I'd like to see the specific code that it violates. I think Tom has
a valid point. If the pool panel has 6 breakers or less, it meets the
qualification as a panel. Many houses have more than one panel. The
disconnecting means has to be readily accessible and I believe there is
something to the effect that it has to be as close as possible to where
the service conductors *enter* the building. That's because code is
concerned about conductors without overcurrent protection within the
building. But I don't know that applies to conductors outside the
building and from the description, it sounds like those conductors are
probably outside, but the OP didn't say for sure.

What Tom is saying is the OP has two main panels, one for the house, one
for the pool. And he outlined relevant issues that must be complied with
to do it right. I'd say it's certainly not the typical way of doing it.
Typically you'd put a breaker in the main panel, make the pool a subpanel.
I agree that would be a better approach, because it provides over current
protection for the outside run to the subpanel.
But there may have been reasons they did it that way, eg existing main
panel full. If there is an NEC code cite that says you can't do what was
done, I'd be happy to see it.



The problem is there can only be a total of 6 breakers to disconnect
the entire service and they must be "grouped". You can't have one at
the house panel and another in the pool panel any distance away.
Essentially most inspectors see "grouped" to mean, right together
(panels side by side) so you can stand in one spot and trip all 6
breakers. They also have to be labeled service disconnect.
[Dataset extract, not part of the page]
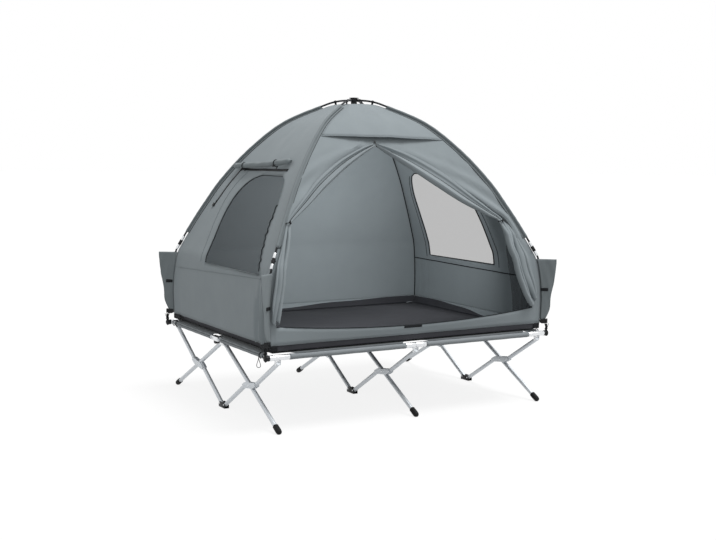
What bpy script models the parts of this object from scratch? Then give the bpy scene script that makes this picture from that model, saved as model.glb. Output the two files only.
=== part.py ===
"""Two-person tent cot: a folding camp cot on three scissor leg sets, with a dome tent standing on it.

Metres, +Z up. X runs along the long side, the door faces -Y, and the origin lies on the floor under the
middle of the cot. Each moving group hangs from an empty on its joint's axis.
"""
import math

import bmesh
import bpy
import numpy as np
from mathutils import Matrix, Vector

# Fits
GAP = 0.0003
WELD = 0.00003
CUT_OVERRUN = 0.004
SLEEVE_EASE = 0.0008

# Cot frame
COT_LENGTH = 1.96
COT_WIDTH = 1.50
RAIL_HEIGHT = 0.427
RAIL_RADIUS = 0.0135
TUBE_WALL = 0.0012
COLLAR_WALL = 0.002
SLEEVE_WALL = 0.0022
CAP_LENGTH = 0.030
CAP_RADIUS = 0.0165
END_COLLAR_LENGTH = 0.12
MIDDLE_COLLAR_LENGTH = 0.138
COLLAR_END_GAP = 0.003

# Legs
LEG_RADIUS = 0.0125
LEG_INSET = 0.084
LEG_END = 0.009
LEG_JOG = 0.0225
PIVOT_SPREAD = 0.030
PIVOT_CLEARANCE = 0.0028
CROSSING_CLEARANCE = 0.0015
FOOT_PIVOT_HEIGHT = 0.022
PLATE_THICKNESS = 0.0018
PLATE_REACH = 0.085
PLATE_MARGIN = 0.0015
EAR_THICKNESS = 0.0022
EAR_MARGIN = 0.0095
EAR_CHAMFER = 0.00475
RIVET_RADIUS = 0.0055
RIVET_HEIGHT = 0.0022
RIVET_BITE = 0.0006
PLATE_PIN_RADIUS = 0.00275
SHOE_WALL = 0.004
SHOE_GRIP = 0.034
SHOE_TOE = 0.030
CHANNEL_LENGTH = 0.088
CHANNEL_HEIGHT = 0.034
CHANNEL_BASE = 0.003
CHANNEL_WALL = 0.0027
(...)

When I first posted this it didn't seem like a major issue as to where
each panel was but I see that it could be. These panels (the original
one and the new pool panel) are within inches of each other. The main
panel has the single large original main breaker. That feeds to
inside the house, maybe a wire run of 50 feet, to the "breaker panel"
in the garage with has a dozen breakers in it. This "new panel" that
may or may not meet code is the pool panel that's two inches away from
the original single Main Breaker panel.